Set problem:
Locate the line that contains "upwards, centre at the origin" and the line that contains "obj.matrix_world = Matrix.Identity(4)". Copy both of them exactly, together with every line between them, and no others.

Supplied information:
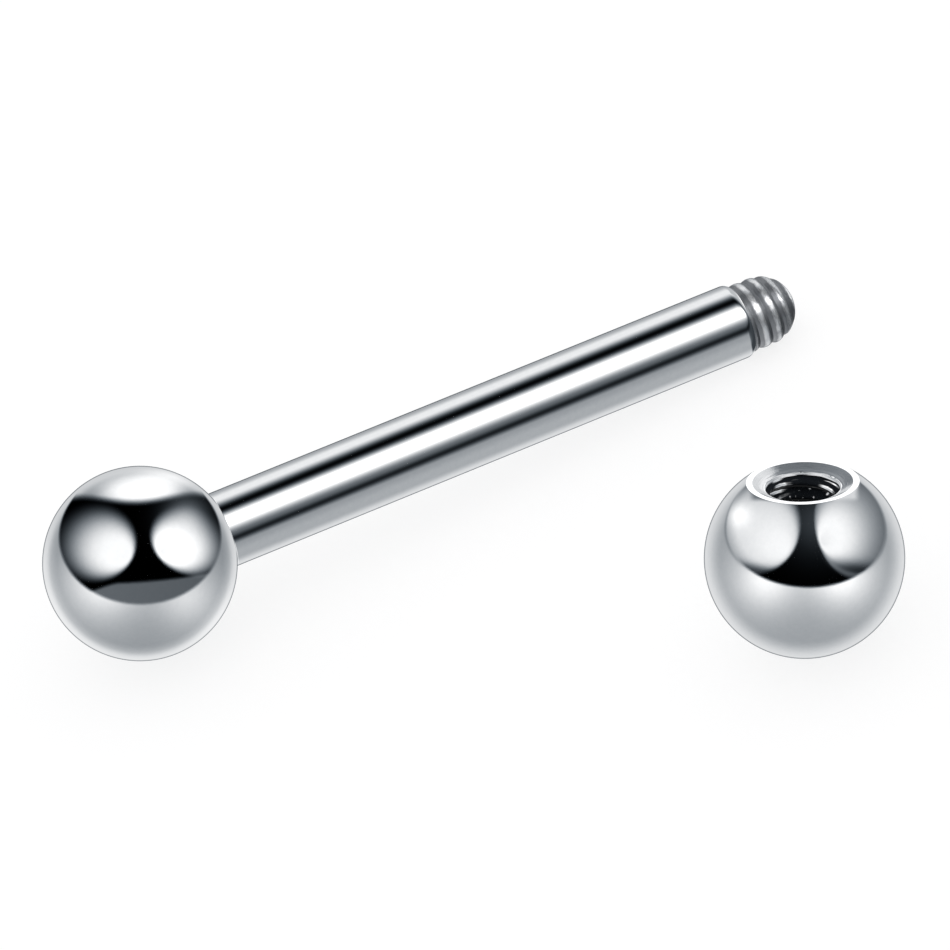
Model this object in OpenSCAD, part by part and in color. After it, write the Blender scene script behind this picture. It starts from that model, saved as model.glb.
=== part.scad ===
// Straight screw-ball barbell, laid open: the ball is off the thread
// and lies beside the bar. Millimetres, floor at z = 0, +X along the bar.

/* [Bar] */
// Bar diameter (14 gauge)
bar_d = 1.6; // [1.5:0.1:2]
// Wearable length, from the fixed ball's face to the shoulder
wear_length = 12; // [8:0.5:20]
// Rounding of the shoulder's edge
shoulder_round = 0.22; // [0.1:0.02:0.3]

/* [Balls] */
// Diameter of both balls
ball_d = 4; // [3.5:0.1:6]
// Width of the flat at the screw ball's mouth
mouth_d = 2.25; // [2.1:0.05:2.5]

/* [Thread] */
// Diameter over the thread's crests
thread_d = 1.47; // [1.4:0.01:1.5]
// Diameter of the core between the ridges
core_d = 1.24; // [1.16:0.02:1.26]
// Pitch of the right-hand thread
thread_pitch = 0.3; // [0.28:0.01:0.35]
// How far the threaded end stands out of the shoulder
stub_length = 1.165; // [1:0.05:1.6]
// Gap between the two threads, measured across the axis
thread_gap = 0.03; // [0.02:0.005:0.05]
// Turn of the thread's start about the bar
thread_start_angle = 184; // [0:1:360]

/* [Screw ball hole] */
// Countersink at the mouth
sink_d = 2; // [1.7:0.05:2.05]
// Depth of the countersink
sink_depth = 0.13; // [0.08:0.01:0.3]
// Depth of the hole below the flat, without its drill point
hole_depth = 2; // [1.6:0.1:2.2]

/* [How the two pieces lie] */
// Screw ball's centre from the fixed ball's centre, along the bar
ball_along = 10.94; // [6:0.01:16]
// Screw ball's centre from the bar's axis, to the front
ball_front = 9.22; // [5:0.01:14]
// Lean of the screw ball's hole from upright
ball_lean = 19.9; // [0:0.1:45]
// Direction of that lean, turned from the bar's own
ball_heading = 30.5; // [-180:0.1:180]

/* [Hidden] */
$fn = 96;
ball_r = ball_d / 2;
bar_r = bar_d / 2;
crest_r = thread_d / 2;
core_r = core_d / 2;
// The bar leaves the ball's surface at this distance from its centre.
joint_z = sqrt(ball_r * ball_r - bar_r * bar_r);
shoulder_z = joint_z + wear_length;
tip_z = shoulder_z + stub_length;
// Rounded end: the crests follow a half ball, the core a smaller one.
crest_dome_z = tip_z - crest_r;
core_dome_z = tip_z - 0.035 - core_r;

// Flat of the mouth, from the ball's centre
mouth_z = sqrt(ball_r * ball_r - mouth_d * mouth_d / 4);
// Thread in the ball: its lands are the pilot bore, its roots clear the crests.
pilot_r = core_r + thread_gap;
root_r = crest_r + thread_gap;
groove_from = mouth_z - hole_depth + 0.3;

// The bar rests on its ball and on the shoulder's rounded edge.
rest_a = shoulder_z - shoulder_round;
rest_b = bar_r - shoulder_round;
bar_dip = asin((ball_r - shoulder_round) / sqrt(rest_a * rest_a + rest_b * rest_b))
        - atan2(rest_b, rest_a);

// Ridge of the thread: half widths at the crest and, per mm below it, the flare
ridge_top = 0.025;
ridge_flare = 0.478;
// Clearance along the axis on each flank
flank_gap = 0.0125;
steps_per_turn = 40;
ridge_from = -0.16;
ridge_to = stub_length - 0.1;

// Box of the two pieces on the floor, so that the origin is its middle
box_x0 = -ball_r;
box_x1 = max(core_dome_z * cos(bar_dip) + core_r, ball_along + ball_r);
box_y0 = -ball_front - ball_r;
box_y1 = ball_r;
bar_at = [-(box_x0 + box_x1) / 2, -(box_y0 + box_y1) / 2, ball_r];
ball_at = bar_at + [ball_along, -ball_front, 0];

// Radius at height z of a cylinder of radius r whose end is a half ball from z0 up
function domed(z, z0, r) = z <= z0 ? r : sqrt(max(0.0025, r * r - (z - z0) * (z - z0)));

// Half width of the ridge at a radius, opened by gap
function ridge_half(r, gap = 0) = ridge_top + (crest_r - r) * ridge_flare + gap;

// A helical rib from sections of four corners [radius, height], one each step.
module rib(sections, step_angle) {
    n = len(sections);
    points = [for (i = [0 : n - 1]) for (p = sections[i])
        [p[0] * cos(i * step_angle), p[0] * sin(i * step_angle), p[1]]];
    sides = [for (i = [0 : n - 2]) for (k = [0 : 3])
        let (a = 4 * i + k, b = 4 * i + (k + 1) % 4)
        each [[a, b + 4, b], [a, a + 4, b + 4]]];
    e = 4 * n - 4;
    ends = [[0, 1, 2], [0, 2, 3], [e, e + 2, e + 1], [e, e + 3, e + 2]];
    polyhedron(points = points, faces = concat(sides, ends), convexity = 8);
}

// Ridge of the post's thread: it comes out of the shoulder and fades into the tip.
function post_section(h) =
    let (fade = min(1, max(0, (ridge_to - h) / 0.12)),
         deep = core_r - 0.04,
         wb = ridge_half(deep) * (0.35 + 0.65 * fade),
         wt = ridge_top,
         z = shoulder_z + h,
         foot_a = domed(z - wb, core_dome_z, deep),
         foot_b = domed(z + wb, core_dome_z, deep),
         rise = 0.2 + 0.8 * fade)
    [[foot_a, z - wb],
     [foot_b, z + wb],
     [foot_b + (domed(z + wt, crest_dome_z, crest_r) - foot_b) * rise, z + wt],
     [foot_a + (domed(z - wt, crest_dome_z, crest_r) - foot_a) * rise, z - wt]];

module post_ridge() {
    dz = thread_pitch / steps_per_turn;
    rotate([0, 0, thread_start_angle])
        rib([for (h = [ridge_from : dz : ridge_to]) post_section(h)], 360 / steps_per_turn);
}

// Half outline of the post about its axis: ball, bar, rounded shoulder, core
module post_outline() {
    intersection() {
        translate([0, -ball_r - 1]) square([ball_r + 1, tip_z + ball_r + 2]);
        union() {
            circle(r = ball_r);
            square([bar_r, shoulder_z - shoulder_round]);
            square([bar_r - shoulder_round, shoulder_z]);
            translate([bar_r - shoulder_round, shoulder_z - shoulder_round]) circle(r = shoulder_round);
            square([core_r, core_dome_z]);
            translate([0, core_dome_z]) circle(r = core_r);
        }
    }
}

// Bar with its fixed ball and its threaded end, one solid, ball centre at the origin
module post() {
    rotate_extrude() post_outline();
    post_ridge();
}

// Groove of the ball's thread, open towards the hole: it runs out near the bottom.
function ball_section(h) =
    let (fade = min(1, max(0, (h - groove_from) / 0.2)),
         r0 = pilot_r - 0.05,
         r1 = r0 + 0.02 + (root_r - r0 - 0.02) * fade,
         w0 = ridge_half(r0, flank_gap),
         w1 = ridge_half(crest_r, flank_gap))
    [[r0, h - w0], [r0, h + w0], [r1, h + w1], [r1, h - w1]];

module ball_groove() {
    dz = thread_pitch / steps_per_turn;
    rib([for (h = [groove_from : dz : mouth_z + 0.2]) ball_section(h)], 360 / steps_per_turn);
}

// Half outline of the drilled hole: countersink, pilot bore, drill point
module hole_outline() {
    polygon([[0, mouth_z + 0.5],
             [sink_d / 2, mouth_z + 0.5],
             [sink_d / 2, mouth_z],
             [root_r - 0.01, mouth_z - sink_depth],
             [pilot_r, mouth_z - sink_depth - 0.06],
             [pilot_r, mouth_z - hole_depth],
             [0, mouth_z - hole_depth - pilot_r * 0.6]]);
}

// Loose ball with the flat and the threaded hole, hole upwards, centre at the origin
module loose_ball() {
    difference() {
        rotate_extrude() intersection() {
            translate([0, -ball_r - 1]) square([ball_r + 1, ball_r + 1 + mouth_z]);
            circle(r = ball_r);
        }
        rotate_extrude() hole_outline();
        ball_groove();
    }
}

module barbell_post() {
    color([0.80, 0.82, 0.84]) translate(bar_at) rotate([0, 90 + bar_dip, 0]) post();
}

module screw_ball() {
    color([0.76, 0.78, 0.80]) translate(ball_at) rotate([0, ball_lean, ball_heading]) loose_ball();
}

barbell_post();
screw_ball();
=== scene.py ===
"""Looks of the straight screw-ball barbell: polished post with its outside thread, loose ball beside it."""
import math

import bpy
import numpy as np
from mathutils import Matrix, Vector


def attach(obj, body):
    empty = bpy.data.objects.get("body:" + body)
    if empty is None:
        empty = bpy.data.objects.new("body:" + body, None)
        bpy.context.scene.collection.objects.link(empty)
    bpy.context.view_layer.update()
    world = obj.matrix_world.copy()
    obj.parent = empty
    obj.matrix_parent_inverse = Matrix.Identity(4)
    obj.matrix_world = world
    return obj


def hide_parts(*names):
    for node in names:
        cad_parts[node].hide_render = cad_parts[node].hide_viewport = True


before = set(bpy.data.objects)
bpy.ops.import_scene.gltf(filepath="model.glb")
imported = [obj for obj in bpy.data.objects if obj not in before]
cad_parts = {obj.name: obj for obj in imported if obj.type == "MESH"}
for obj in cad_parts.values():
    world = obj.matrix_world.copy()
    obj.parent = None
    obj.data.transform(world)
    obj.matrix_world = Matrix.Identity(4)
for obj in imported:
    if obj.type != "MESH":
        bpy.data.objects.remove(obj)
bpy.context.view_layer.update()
scene = bpy.context.scene
MM = 0.001

# ---------------------------------------------------------------- sizes, in mm, as in the part's source
BALL_R, BAR_R, WEAR, ROUND = 2.0, 0.8, 12.0, 0.22
CREST_R, PITCH, STUB, START = 0.735, 0.3, 1.165, 184.0
RIDGE_DEEP = 0.05  # a rolled, slightly worn ridge stands this far out
MOUTH_R, SINK_R, SINK_DEEP, HOLE_DEEP = 1.125, 1.0, 0.13, 2.0
PILOT_R, ROOT_R = 0.65, 0.765
JOINT_Z = math.sqrt(BALL_R**2 - BAR_R**2)
SHOULDER_Z = JOINT_Z + WEAR
TIP_Z = SHOULDER_Z + STUB
MOUTH_Z = math.sqrt(BALL_R**2 - MOUTH_R**2)
DIP, LEAN, HEADING = 5.0668, 19.9, 30.5
BAR_AT = (-6.45349, 4.61, 2.0)
BALL_AT = (4.48651, -4.61, 2.0)
FILLET = 0.012  # where the bar leaves the fixed ball
SEAM_R = BAR_R + FILLET
SEAM_Z = math.sqrt((BALL_R + FILLET) ** 2 - SEAM_R**2)
SEG = 224  # facets round each turned shape

# ---------------------------------------------------------------- camera
RIGHT = np.array([0.88090748, -0.40869643, -0.23868228])
UP = np.array([0.43456578, 0.49866575, 0.74999003])
BACK = np.array([-0.18749557, -0.76439499, 0.61688388])
CAMERA_AT = np.array([-32.2417, -130.2546, 109.0277])


def axes_matrix(right, up, back, at):
    m = Matrix.Identity(4)
    for i in range(3):
        m[i][0], m[i][1], m[i][2], m[i][3] = right[i], up[i], back[i], at[i]
    return m


cam_data = bpy.data.cameras.new("camera")
cam_data.sensor_width = 36.0
cam_data.lens = 8500.0 * 36.0 / 950.0
cam_data.clip_start, cam_data.clip_end = 0.01, 20.0
cam = bpy.data.objects.new("camera", cam_data)
scene.collection.objects.link(cam)
cam.matrix_world = axes_matrix(RIGHT, UP, BACK, CAMERA_AT * MM)
scene.camera = cam
scene.view_settings.view_transform = "Standard"


# ---------------------------------------------------------------- small mathematics
def smooth(a, b, x):
    t = np.clip((x - a) / (b - a), 0, 1)
    return t * t * (3 - 2 * t)


def rot_y(deg):
    c, s = math.cos(math.radians(deg)), math.sin(math.radians(deg))
    return np.array([[c, 0, s], [0, 1, 0], [-s, 0, c]])


def rot_z(deg):
    c, s = math.cos(math.radians(deg)), math.sin(math.radians(deg))
    return np.array([[c, -s, 0], [s, c, 0], [0, 0, 1]])


def wobble(seed, phi, z, amount, turns, waves, count=28):
    """Seeded unevenness that closes round the axis: a sum of slanted waves."""
    rng = np.random.default_rng(seed)
    total = np.zeros(np.broadcast(phi, z).shape)
    for _ in range(count):
        m = int(rng.integers(-turns, turns + 1))
        k = rng.uniform(-1, 1) * waves
        total = total + np.cos(m * phi + k * z + rng.uniform(0, 2 * math.pi))
    return amount * total / math.sqrt(count / 2)


# ---------------------------------------------------------------- turned meshes
PHI = np.arange(SEG) / SEG * 2 * math.pi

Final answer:
// Loose ball with the flat and the threaded hole, hole upwards, centre at the origin
module loose_ball() {
    difference() {
        rotate_extrude() intersection() {
            translate([0, -ball_r - 1]) square([ball_r + 1, ball_r + 1 + mouth_z]);
            circle(r = ball_r);
        }
        rotate_extrude() hole_outline();
        ball_groove();
    }
}

module barbell_post() {
    color([0.80, 0.82, 0.84]) translate(bar_at) rotate([0, 90 + bar_dip, 0]) post();
}

module screw_ball() {
    color([0.76, 0.78, 0.80]) translate(ball_at) rotate([0, ball_lean, ball_heading]) loose_ball();
}

barbell_post();
screw_ball();
=== scene.py ===
"""Looks of the straight screw-ball barbell: polished post with its outside thread, loose ball beside it."""
import math

import bpy
import numpy as np
from mathutils import Matrix, Vector


def attach(obj, body):
    empty = bpy.data.objects.get("body:" + body)
    if empty is None:
        empty = bpy.data.objects.new("body:" + body, None)
        bpy.context.scene.collection.objects.link(empty)
    bpy.context.view_layer.update()
    world = obj.matrix_world.copy()
    obj.parent = empty
    obj.matrix_parent_inverse = Matrix.Identity(4)
    obj.matrix_world = world
    return obj


def hide_parts(*names):
    for node in names:
        cad_parts[node].hide_render = cad_parts[node].hide_viewport = True


before = set(bpy.data.objects)
bpy.ops.import_scene.gltf(filepath="model.glb")
imported = [obj for obj in bpy.data.objects if obj not in before]
cad_parts = {obj.name: obj for obj in imported if obj.type == "MESH"}
for obj in cad_parts.values():
    world = obj.matrix_world.copy()
    obj.parent = None
    obj.data.transform(world)
    obj.matrix_world = Matrix.Identity(4)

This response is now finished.